Material -
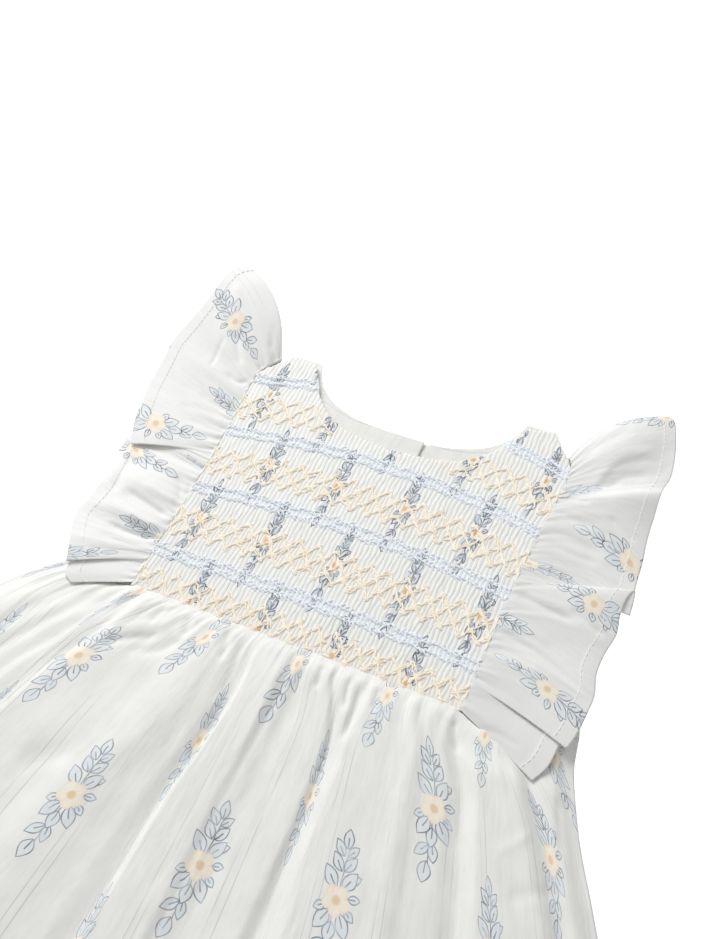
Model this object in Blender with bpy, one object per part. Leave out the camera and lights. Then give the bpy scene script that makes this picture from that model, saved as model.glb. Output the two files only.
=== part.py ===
"""Toddler dress laid flat and face up: smocked front, flutter sleeves, gathered skirt.

Frame: +X to the right of the dress as it lies, +Y towards the neck, +Z up from the
surface.  Sizes are in centimetres, as on a paper pattern, measured from the middle of
the waist seam, and become metres where a mesh is made (to_metres).
"""

import math
from collections import namedtuple

import bmesh
import bpy
from mathutils import Vector

CM = 0.01

# Cloth and the stack of layers, from the surface up.
WALL = 0.12
LAYER_GAP = 0.03
SEAM_GAP = 0.03
LAYER_STEP = WALL + LAYER_GAP

# Lengths along Y.
SKIRT_LENGTH = 27.5
HEM_RISE_AT_SIDES = 1.8
WAIST_FROM_CENTRE = 0.58

# Front: half-width of the smocked panel at heights above the waist.
PleatedWidth = namedtuple("PleatedWidth", "y half_width")
PLEATED_WIDTHS = (
    PleatedWidth(0.0, 10.0),
    PleatedWidth(8.0, 10.25),
    PleatedWidth(13.0, 10.6),
    PleatedWidth(17.0, 11.0),
    PleatedWidth(22.0, 11.1),
)

# Front: top outline, from the centre of the neck out to the sleeve seam.
Outline = namedtuple("Outline", "x y")
FRONT_TOP = (
    Outline(0.0, 15.4),
    Outline(2.8, 15.7),
    Outline(4.3, 16.2),
    Outline(5.3, 17.0),
    Outline(6.2, 18.0),
    Outline(6.9, 19.4),
    Outline(7.6, 20.6),
    Outline(9.3, 21.0),
    Outline(9.8, 20.2),
    Outline(10.6, 19.1),
    Outline(11.0, 18.4),
)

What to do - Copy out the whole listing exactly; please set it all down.

Task answer -
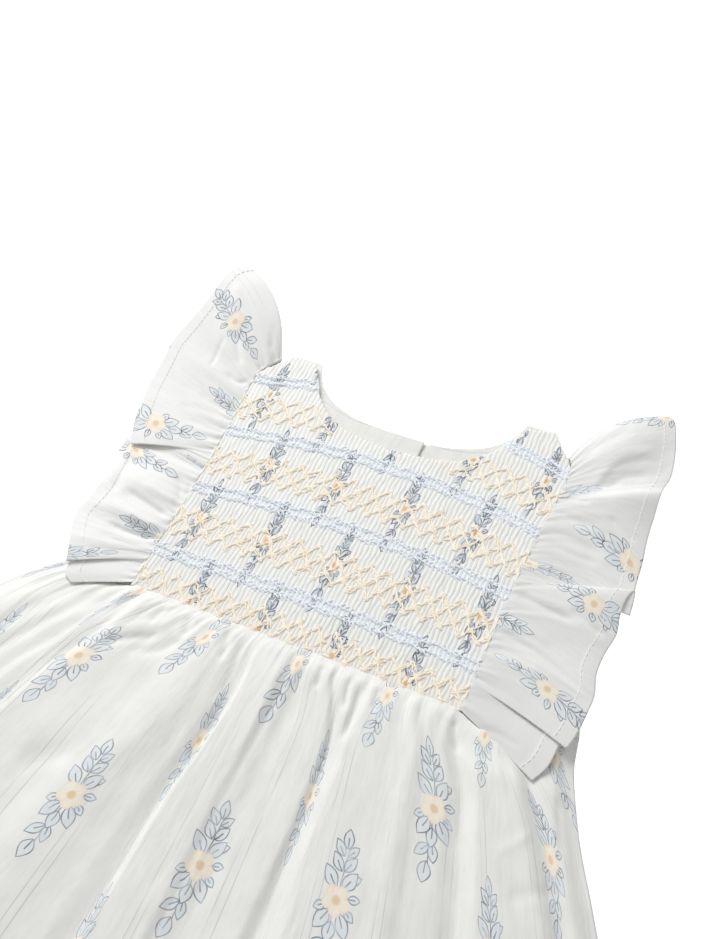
Model this object in Blender with bpy, one object per part. Leave out the camera and lights. Then give the bpy scene script that makes this picture from that model, saved as model.glb. Output the two files only.
=== part.py ===
"""Toddler dress laid flat and face up: smocked front, flutter sleeves, gathered skirt.

Frame: +X to the right of the dress as it lies, +Y towards the neck, +Z up from the
surface.  Sizes are in centimetres, as on a paper pattern, measured from the middle of
the waist seam, and become metres where a mesh is made (to_metres).
"""

import math
from collections import namedtuple

import bmesh
import bpy
from mathutils import Vector

CM = 0.01

# Cloth and the stack of layers, from the surface up.
WALL = 0.12
LAYER_GAP = 0.03
SEAM_GAP = 0.03
LAYER_STEP = WALL + LAYER_GAP

# Lengths along Y.
SKIRT_LENGTH = 27.5
HEM_RISE_AT_SIDES = 1.8
WAIST_FROM_CENTRE = 0.58

# Front: half-width of the smocked panel at heights above the waist.
PleatedWidth = namedtuple("PleatedWidth", "y half_width")
PLEATED_WIDTHS = (
    PleatedWidth(0.0, 10.0),
    PleatedWidth(8.0, 10.25),
    PleatedWidth(13.0, 10.6),
    PleatedWidth(17.0, 11.0),
    PleatedWidth(22.0, 11.1),
)

# Front: top outline, from the centre of the neck out to the sleeve seam.
Outline = namedtuple("Outline", "x y")
FRONT_TOP = (
    Outline(0.0, 15.4),
    Outline(2.8, 15.7),
    Outline(4.3, 16.2),
    Outline(5.3, 17.0),
    Outline(6.2, 18.0),
    Outline(6.9, 19.4),
    Outline(7.6, 20.6),
    Outline(9.3, 21.0),
    Outline(9.8, 20.2),
    Outline(10.6, 19.1),
    Outline(11.0, 18.4),
)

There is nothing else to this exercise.